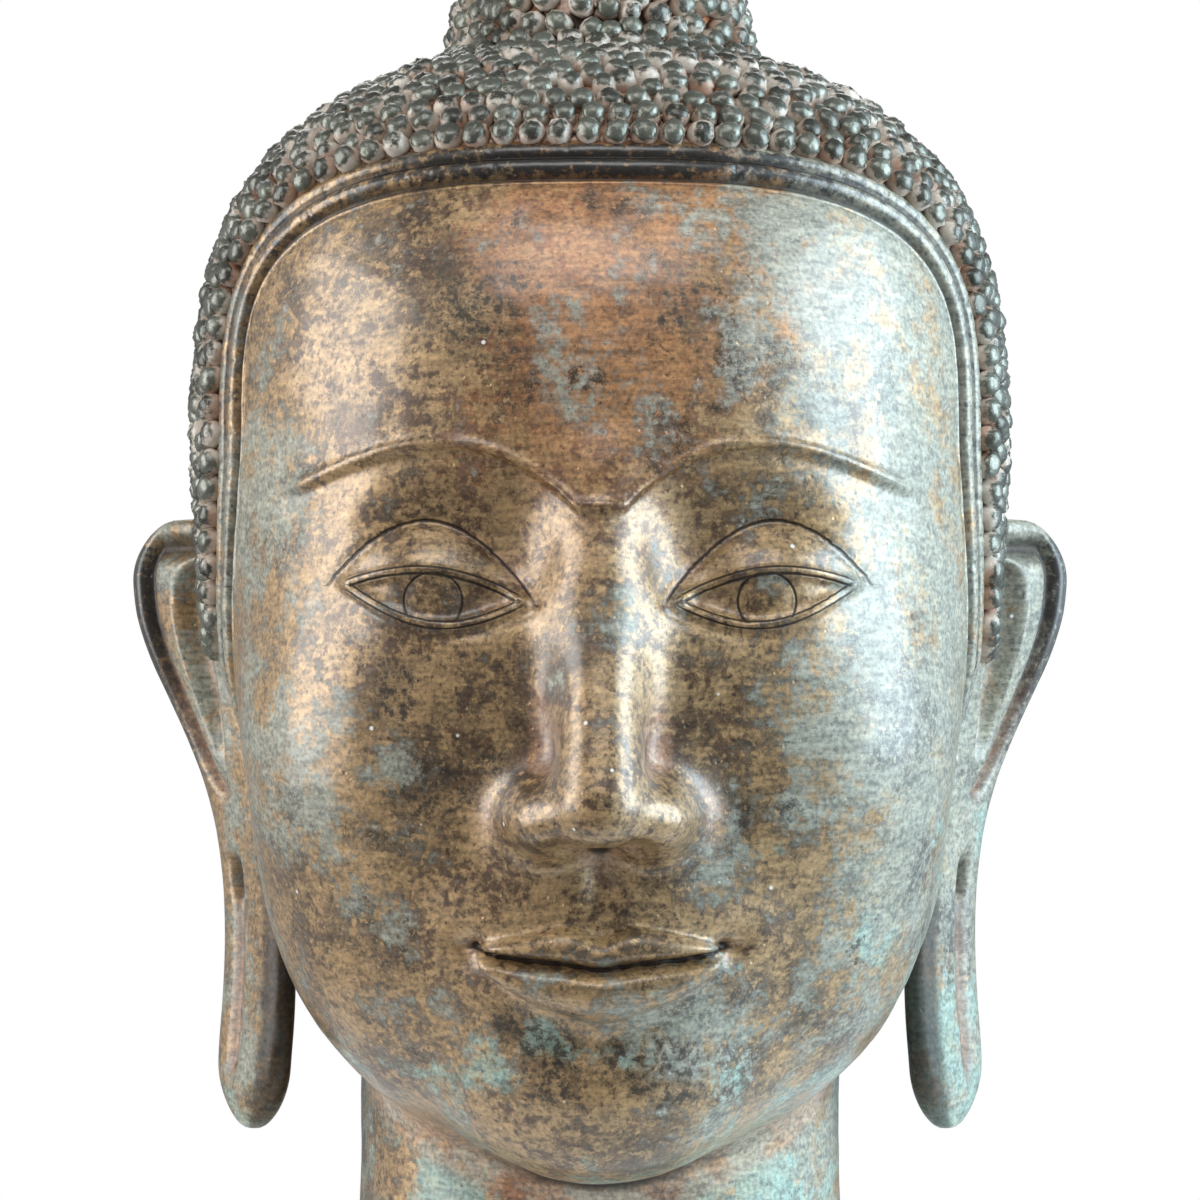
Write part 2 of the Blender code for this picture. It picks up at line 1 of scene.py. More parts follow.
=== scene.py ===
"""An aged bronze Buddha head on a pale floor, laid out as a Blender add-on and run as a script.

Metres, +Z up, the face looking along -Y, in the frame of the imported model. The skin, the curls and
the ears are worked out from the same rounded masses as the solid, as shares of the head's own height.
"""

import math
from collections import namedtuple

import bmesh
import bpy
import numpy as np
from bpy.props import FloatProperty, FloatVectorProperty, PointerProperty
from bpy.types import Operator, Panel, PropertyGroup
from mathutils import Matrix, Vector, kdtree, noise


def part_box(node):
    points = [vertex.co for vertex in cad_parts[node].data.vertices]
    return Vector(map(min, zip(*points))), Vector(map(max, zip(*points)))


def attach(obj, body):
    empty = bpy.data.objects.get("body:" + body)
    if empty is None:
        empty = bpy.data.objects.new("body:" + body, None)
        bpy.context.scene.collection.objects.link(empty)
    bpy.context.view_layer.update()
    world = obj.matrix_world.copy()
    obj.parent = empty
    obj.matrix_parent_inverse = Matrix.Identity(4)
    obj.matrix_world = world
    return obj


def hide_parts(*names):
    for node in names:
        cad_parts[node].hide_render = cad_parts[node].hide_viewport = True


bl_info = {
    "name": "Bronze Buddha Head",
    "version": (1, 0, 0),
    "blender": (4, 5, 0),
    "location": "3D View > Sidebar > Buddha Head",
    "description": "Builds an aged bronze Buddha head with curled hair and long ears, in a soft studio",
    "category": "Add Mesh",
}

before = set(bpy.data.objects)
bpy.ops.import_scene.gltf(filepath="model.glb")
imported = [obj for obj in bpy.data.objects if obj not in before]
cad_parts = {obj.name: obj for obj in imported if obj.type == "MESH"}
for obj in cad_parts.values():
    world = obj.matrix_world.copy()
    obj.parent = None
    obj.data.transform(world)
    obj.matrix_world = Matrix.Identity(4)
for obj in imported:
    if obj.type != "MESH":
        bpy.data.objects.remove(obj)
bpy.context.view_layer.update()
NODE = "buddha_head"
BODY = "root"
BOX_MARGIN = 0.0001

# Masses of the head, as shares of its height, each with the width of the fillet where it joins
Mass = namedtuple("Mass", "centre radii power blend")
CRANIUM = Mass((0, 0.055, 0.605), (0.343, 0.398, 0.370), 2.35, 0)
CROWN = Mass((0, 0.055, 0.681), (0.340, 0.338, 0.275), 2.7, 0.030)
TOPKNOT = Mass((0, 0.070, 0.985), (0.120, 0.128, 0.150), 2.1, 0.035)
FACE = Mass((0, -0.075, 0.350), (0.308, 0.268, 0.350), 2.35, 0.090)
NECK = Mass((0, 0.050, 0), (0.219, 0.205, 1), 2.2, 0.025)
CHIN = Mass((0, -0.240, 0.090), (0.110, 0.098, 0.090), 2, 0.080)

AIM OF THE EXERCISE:
Copy out the full material exactly as it appears.

REPLY TO THE EXERCISE:
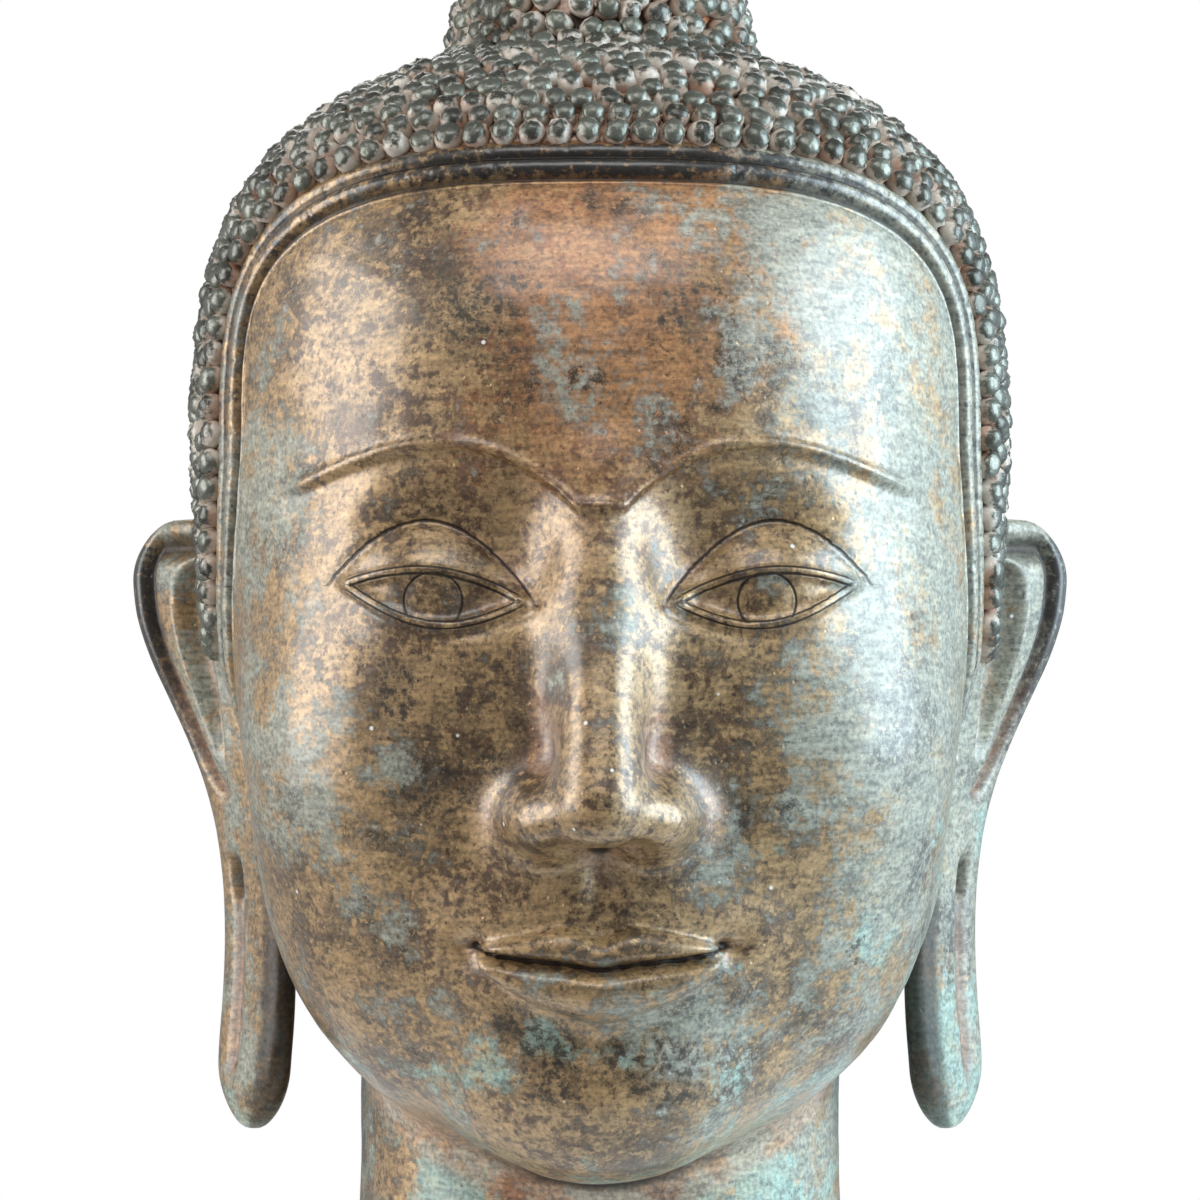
Write part 2 of the Blender code for this picture. It picks up at line 1 of scene.py. More parts follow.
=== scene.py ===
"""An aged bronze Buddha head on a pale floor, laid out as a Blender add-on and run as a script.

Metres, +Z up, the face looking along -Y, in the frame of the imported model. The skin, the curls and
the ears are worked out from the same rounded masses as the solid, as shares of the head's own height.
"""

import math
from collections import namedtuple

import bmesh
import bpy
import numpy as np
from bpy.props import FloatProperty, FloatVectorProperty, PointerProperty
from bpy.types import Operator, Panel, PropertyGroup
from mathutils import Matrix, Vector, kdtree, noise


def part_box(node):
    points = [vertex.co for vertex in cad_parts[node].data.vertices]
    return Vector(map(min, zip(*points))), Vector(map(max, zip(*points)))


def attach(obj, body):
    empty = bpy.data.objects.get("body:" + body)
    if empty is None:
        empty = bpy.data.objects.new("body:" + body, None)
        bpy.context.scene.collection.objects.link(empty)
    bpy.context.view_layer.update()
    world = obj.matrix_world.copy()
    obj.parent = empty
    obj.matrix_parent_inverse = Matrix.Identity(4)
    obj.matrix_world = world
    return obj


def hide_parts(*names):
    for node in names:
        cad_parts[node].hide_render = cad_parts[node].hide_viewport = True


bl_info = {
    "name": "Bronze Buddha Head",
    "version": (1, 0, 0),
    "blender": (4, 5, 0),
    "location": "3D View > Sidebar > Buddha Head",
    "description": "Builds an aged bronze Buddha head with curled hair and long ears, in a soft studio",
    "category": "Add Mesh",
}

before = set(bpy.data.objects)
bpy.ops.import_scene.gltf(filepath="model.glb")
imported = [obj for obj in bpy.data.objects if obj not in before]
cad_parts = {obj.name: obj for obj in imported if obj.type == "MESH"}
for obj in cad_parts.values():
    world = obj.matrix_world.copy()
    obj.parent = None
    obj.data.transform(world)
    obj.matrix_world = Matrix.Identity(4)
for obj in imported:
    if obj.type != "MESH":
        bpy.data.objects.remove(obj)
bpy.context.view_layer.update()
NODE = "buddha_head"
BODY = "root"
BOX_MARGIN = 0.0001

# Masses of the head, as shares of its height, each with the width of the fillet where it joins
Mass = namedtuple("Mass", "centre radii power blend")
CRANIUM = Mass((0, 0.055, 0.605), (0.343, 0.398, 0.370), 2.35, 0)
CROWN = Mass((0, 0.055, 0.681), (0.340, 0.338, 0.275), 2.7, 0.030)
TOPKNOT = Mass((0, 0.070, 0.985), (0.120, 0.128, 0.150), 2.1, 0.035)
FACE = Mass((0, -0.075, 0.350), (0.308, 0.268, 0.350), 2.35, 0.090)
NECK = Mass((0, 0.050, 0), (0.219, 0.205, 1), 2.2, 0.025)
CHIN = Mass((0, -0.240, 0.090), (0.110, 0.098, 0.090), 2, 0.080)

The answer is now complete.